We would be interested to know the details of sale if you are willing to provide. For sales over $2,000 send the details to DNJournal so they can publish in their weekly sales guide.

domainguru
17th August 2009, 08:46 AM
Why would you use a broker if the sale is already agreed. brokers are generally there to increase the sales price :)

just use an escrow service to complete the sale, e.g. escrow.com

abe
17th August 2009, 12:13 PM
First thank u for your responses. I really appreciate it.
This is not a big one.
Quick question: The customer wrote to me that they have another account at the same registrar and that they use the proxy so as not to reveal the important credentials. It is actually an advise of their personal account manager there so as not to compromise the security.
Does this make sense? Should I also open a new account and have it transferred there? or there is nothing to worry about..

Secondly does paypal take a commission too or only when I want to take the cash out literally? :confused:

Thanks,

Abe

bwhhisc
17th August 2009, 12:53 PM
Secondly does paypal take a commission too or only when I want to take the cash out literally? :confused:Thanks, Abe

Beware of paypal...they are stinkers :shit: when it is time to help people that have been defrauded. Unless you know the buyer, they can charge back the sale, use a stolen credit card etc etc. Once you push the domain it is GONE and the registrar will not help much in this case either.

Use an escrow service and be safe. It is not that expensive and you can split costs with buyer. Regarding paypal, they charge for just about everything...starting with a minimum amount, then about 3-4% if I remember correctly....with the percentage dropping based on a sliding scale.

A word of caution...any buyer that has fake accounts, proxies etc etc you should worry about- JMO. If they want to be anonymous they can pay a dollar year or less to have a private who.is. That is a 100% red flag IMO to insist on using an escrow service.

domainguru
17th August 2009, 01:58 PM
Never heard any buyer announcing they were using a proxy. All that does is hide their IP address.

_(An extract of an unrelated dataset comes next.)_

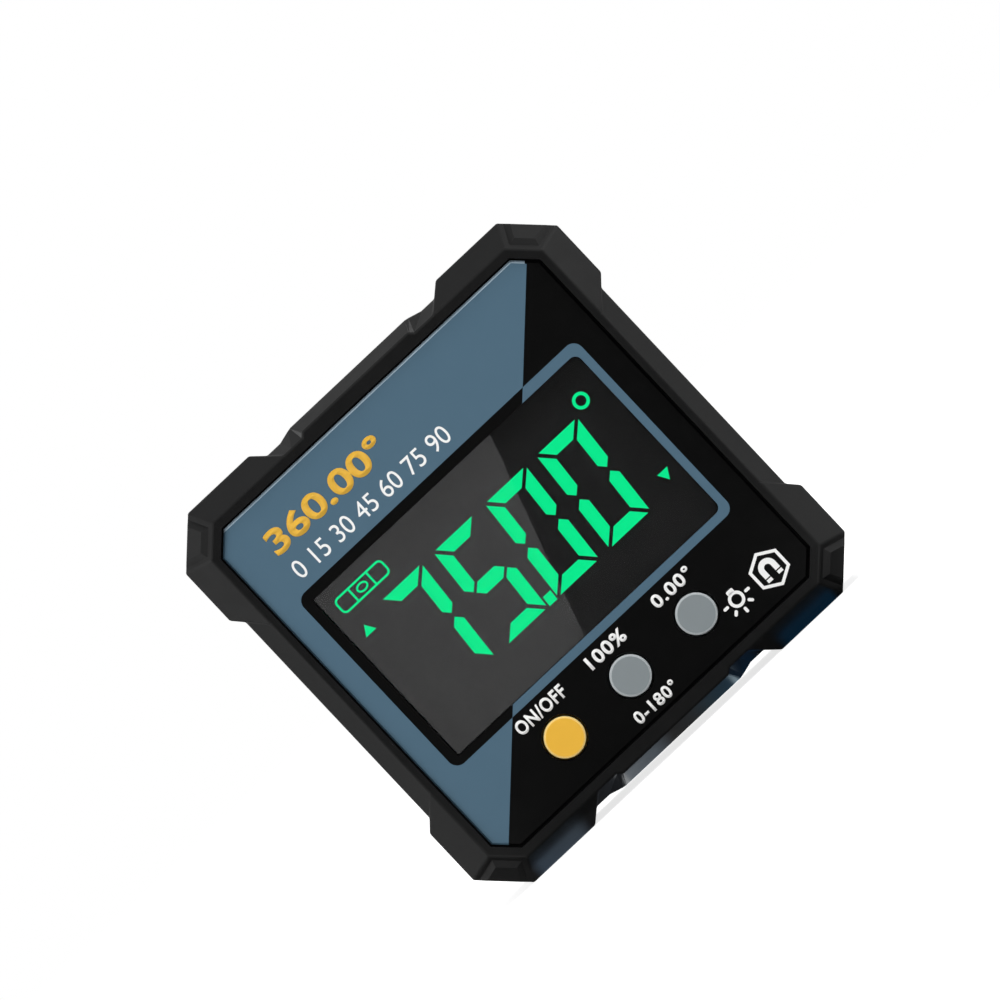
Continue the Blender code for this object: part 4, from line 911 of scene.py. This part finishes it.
def makeFloor():
    deselect()
    bpy.ops.mesh.primitive_plane_add(size=2 * studio["floorHalf"], location=(0, 0, cadLow.z))
    floor = nameBoth(bpy.context.active_object, "floor")
    applyPlace(floor)
    finish = Finish("paleFloor")
    finish.shader["Base Color"].default_value = (*[studio["floorTone"]] * 3, 1)
    finish.shader["Roughness"].default_value = 0.9
    finish.shader["Specular IOR Level"].default_value = 0.0
    finish.shader["Emission Color"].default_value = (1, 1, 1, 1)
    path = finish.add("ShaderNodeLightPath")
    seen = finish.math("MAXIMUM", path.outputs["Is Camera Ray"], path.outputs["Is Glossy Ray"])
    seen = finish.math("MAXIMUM", seen, path.outputs["Is Transmission Ray"])
    finish.link(finish.math("MULTIPLY", seen, studio["floorGlow"]), finish.shader["Emission Strength"])
    floor.data.materials.append(finish.material)


# a studio card that shows in reflections only: a plane between two places that share one coordinate
def addCard(name, low, high):
    low, high = Vector(low), Vector(high)
    size = high - low
    if size.x == 0:
        turned, across, up = (0, radians(90), 0), size.z, size.y
    elif size.y == 0:
        turned, across, up = (radians(90), 0, 0), size.x, size.z
    else:
        turned, across, up = (0, 0, 0), size.x, size.y
    deselect()
    bpy.ops.mesh.primitive_plane_add(size=1, location=(low + high) / 2, rotation=turned)
    card = nameBoth(bpy.context.active_object, name)
    card.scale = (across, up, 1)
    return applyPlace(card)


# trims a card along a plane through one place; away points to the side that goes
def trimCard(card, place, away):
    startEdit(card)
    bpy.ops.mesh.bisect(plane_co=place, plane_no=away, clear_outer=True)
    endEdit()
    return card


def lightCard(card, strength):
    finish = Finish(card.name)
    finish.shader["Base Color"].default_value = (0, 0, 0, 1)
    finish.shader["Specular IOR Level"].default_value = 0
    finish.shader["Emission Color"].default_value = (1, 1, 1, 1)
    finish.shader["Emission Strength"].default_value = strength
    card.data.materials.append(finish.material)
    card.visible_camera = False
    card.visible_diffuse = False
    card.visible_shadow = False
    return finish


# two cards side by side; their common slanted side shows in the display as the line between two tones
def makeSplitCards():
    distance, side = studio["splitDistance"], studio["splitSide"]
    high, low = studio["splitHigh"], studio["splitLow"]
    grow = 1 + distance / cameraDistance

    def inFront(across, up):
        seen = Vector((middle.x + across * mm, 0, middle.z + up * mm))
        place = cameraPlace + (seen - cameraPlace) * grow
        return Vector((place.x, panelFace - distance, place.z))

    lineTop, lineEnd = inFront(studio["splitTop"], high), inFront(studio["splitBottom"], low)
    line = lineTop - lineEnd
    right = Vector((line.z, 0, -line.x))
    bright = addCard("brightCard", inFront(-side, low), inFront(side, high))
    lightCard(trimCard(bright, lineTop, right), studio["splitStrength"])
    rest = addCard("restCard", inFront(-side, low), inFront(side, high))
    lightCard(trimCard(rest, lineTop, -right), studio["restStrength"])


# the flag that keeps the flat front black, with its two upper corners cut off
darkFlag = {"low": (-0.75, -1.6, -0.1), "high": (0.75, -1.6, 0.75), "corner": 0.6}


def makeDarkFlag():
    low, high, corner = darkFlag["low"], darkFlag["high"], darkFlag["corner"]
    flag = addCard("darkFlag", low, high)
    for side, edge in ((-1, low[0]), (1, high[0])):
        trimCard(flag, (edge, high[1], high[2] - corner), (side, 0, 1))
    lightCard(flag, 0)


# place and size in metres, power in watts
lamps = {
    "topLamp": ((0.34, -0.02, 0.85), (0.8, 0.22), 4.5),
    "sideLamp": ((-0.85, -0.75, 0.55), (0.6, 0.6), 5.8),
    "fillLamp": ((0.9, -0.8, 0.4), (0.7, 0.7), 4.2),
}


def makeLamp(name, place, size, power):
    data = bpy.data.lights.new(name, "AREA")
    data.shape = "RECTANGLE"
    data.size, data.size_y = size
    data.energy = power
    lamp = bpy.data.objects.new(name, data)
    bpy.context.scene.collection.objects.link(lamp)
    lamp.location = place
    aim = Vector((0, 0, middle.z)) - Vector(place)
    lamp.rotation_euler = aim.to_track_quat("-Z", "Y").to_euler()
    lamp.visible_camera = False
    lamp.visible_glossy = False


makeCamera()
makeWorld()
makeFloor()
makeSplitCards()
makeDarkFlag()

# upright and level rectangles round the object, by two corners and a strength: each shows in one slope
cards = {
    "greyBack": ((-2.0, -1.7, -0.1), (2.0, -1.7, 2.2), 0.5),
    "highLeft": ((-1.0, -1.55, 0.4), (-0.44, -1.55, 1.0), 1.15),
    "highRight": ((0.44, -1.55, 0.4), (1.0, -1.55, 1.0), 1.15),
    "greySky": ((-1.2, -0.6, 1.3), (1.2, 3.0, 1.3), 0.42),
    "padLeft": ((-1.55, 0.8, 1.25), (-0.85, 1.6, 1.25), 2.2),
    "padRight": ((0.85, 0.8, 1.25), (1.55, 1.6, 1.25), 2.2),
    "greyLeft": ((-1.5, 0.4, -0.1), (-1.5, 3.0, 1.2), 0.32),
    "greyRight": ((1.5, 0.4, -0.1), (1.5, 3.0, 1.2), 0.32),
    "sideLeft": ((-1.4, -0.8, -0.1), (-1.4, 0.05, 0.9), 1.3),
    "sideRight": ((1.4, -0.8, -0.1), (1.4, 0.05, 0.9), 1.3),
    "sideFloorLeft": ((-1.5, 0.01, 0.00006), (-0.05, 3.0, 0.00006), 0.4),
    "sideFloorRight": ((0.05, 0.01, 0.00006), (1.5, 3.0, 0.00006), 0.4),
    "footLeft": ((-0.05, -0.06, 0.00006), (-0.024, -0.017, 0.00006), 0.7),
    "footRight": ((0.024, -0.06, 0.00006), (0.05, -0.017, 0.00006), 0.7),
}
for name, (low, high, strength) in cards.items():
    lightCard(addCard(name, low, high), strength)


# the sloped base shows a black floor and, at the foot, a bluish bounce that changes from left to right
underGlow = {
    "height": 0.00004, "low": (-0.045, -0.0126), "high": (0.045, -0.006), "dark": (-0.5, 0.5, -1.6),
    "colours": {  # by their place across, in mm
        -24.2: (0.2, 0.2, 0.2), -23.0: (0.85, 1.2, 1.65), -17.0: (0.95, 1.25, 1.6),
        -15.4: (0.12, 0.12, 0.13), -9.4: (0.12, 0.14, 0.17), -9.1: (3.0, 3.1, 3.2),
        -8.7: (3.0, 3.1, 3.2), -8.4: (1.2, 1.35, 1.5), -4.0: (0.75, 0.9, 1.05),
        -1.2: (0.2, 0.2, 0.2), 2.0: (0.2, 0.22, 0.24), 4.8: (0.18, 0.3, 0.4),
        8.2: (0.13, 0.3, 0.48), 8.5: (1.8, 2.4, 2.8), 8.9: (1.8, 2.4, 2.8),
        9.2: (0.02, 0.1, 0.24), 12.0: (0.02, 0.08, 0.18), 12.9: (0.02, 0.02, 0.02),
        15.2: (0.02, 0.02, 0.02), 16.4: (0.0, 0.24, 0.58), 23.6: (0.0, 0.24, 0.58),
        24.3: (0.0, 0.0, 0.0), 25.4: (0.0, 0.0, 0.0), 26.2: (0.2, 0.2, 0.2),
    },
}


def makeUnderGlow():
    look = underGlow
    (left, near), (right, far), up = look["low"], look["high"], look["height"]
    darkLeft, darkRight, darkNear = look["dark"]
    lightCard(addCard("darkFloor", (darkLeft, darkNear, up), (darkRight, near, up)), 0)
    finish = lightCard(addCard("underGlow", (left, near, up), (right, far, up)), 1.0)
    split = finish.add("ShaderNodeSeparateXYZ")
    finish.link(finish.place, split.inputs[0])
    ramp = finish.add("ShaderNodeValToRGB")
    finish.link(finish.ranged(split.outputs["X"], 0.0, 1.0, left, right), ramp.inputs["Fac"])
    points = ramp.color_ramp.elements
    while len(points) < len(look["colours"]):
        points.new(0.5)
    for point, (across, colour) in zip(points, look["colours"].items()):
        point.position, point.color = (across * mm - left) / (right - left), (*colour, 1)
    finish.link(ramp.outputs["Color"], finish.shader["Emission Color"])


makeUnderGlow()
for name, setting in lamps.items():
    makeLamp(name, *setting)
bpy.context.scene.view_settings.view_transform = "Standard"
print("studio ready")

print("size of the solids:", [round(v / mm, 2) for v in cadHigh - cadLow])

Just go through an escrow service, and certainly don't transfer the domain to them without payment, either directly to you or to a reputable escrow service.

First thank u for your responses. I really appreciate it.
This is not a big one.
Quick question: The customer wrote to me that they have another account at the same registrar and that they use the proxy so as not to reveal the important credentials. It is actually an advise of their personal account manager there so as not to compromise the security.
Does this make sense? Should I also open a new account and have it transferred there? or there is nothing to worry about..

Secondly does paypal take a commission too or only when I want to take the cash out literally? :confused:

Thanks,

Abe

Drewbert
17th August 2009, 07:06 PM
If they insist on using Paypal "Masspay", be VERY wary.

alpha
17th August 2009, 08:10 PM
If they insist on using Paypal "Masspay", be VERY wary.

Yep what he said.

Masspay has it's benefits because it means the seller pays a flat token fee $1 usually, and the buyer nothing at all. So you quite often see it used between 2 parties where the buyer and seller trust each other 100% and because the lack of regular paypal fees, this gets factored into a lower buying price.

But Masspay is also a scammer dream. why?
Well, there are 2 ways for a buyer to get his $ back if he realises he has been scammed.

1) if paid via a credit card through paypal, you can request a chargeback through your cc company, and paypal has to adhere to it.

2) you can reverse the payment

A masspay payment can only be sent from paypal balance, so that voids #1 above, and "digital goods" are supposed to be exempt and therefore cannot be reversed, so that voids #2.

Bottom line:

only use Paypal Masspay if you trust the seller, because you can't reverse it

but then also remember..

to only use regular Paypal if you trust the buyer, because he might reverse it

in other words, paypal is a bad idea for selling/buying domains unless there is trust involved.

bwhhisc
17th August 2009, 10:41 PM
In other words, paypal is a bad idea for selling/buying domains unless there is trust involved.

Yup, that is absolutely the bottom line. We should put that on a BIG stickie!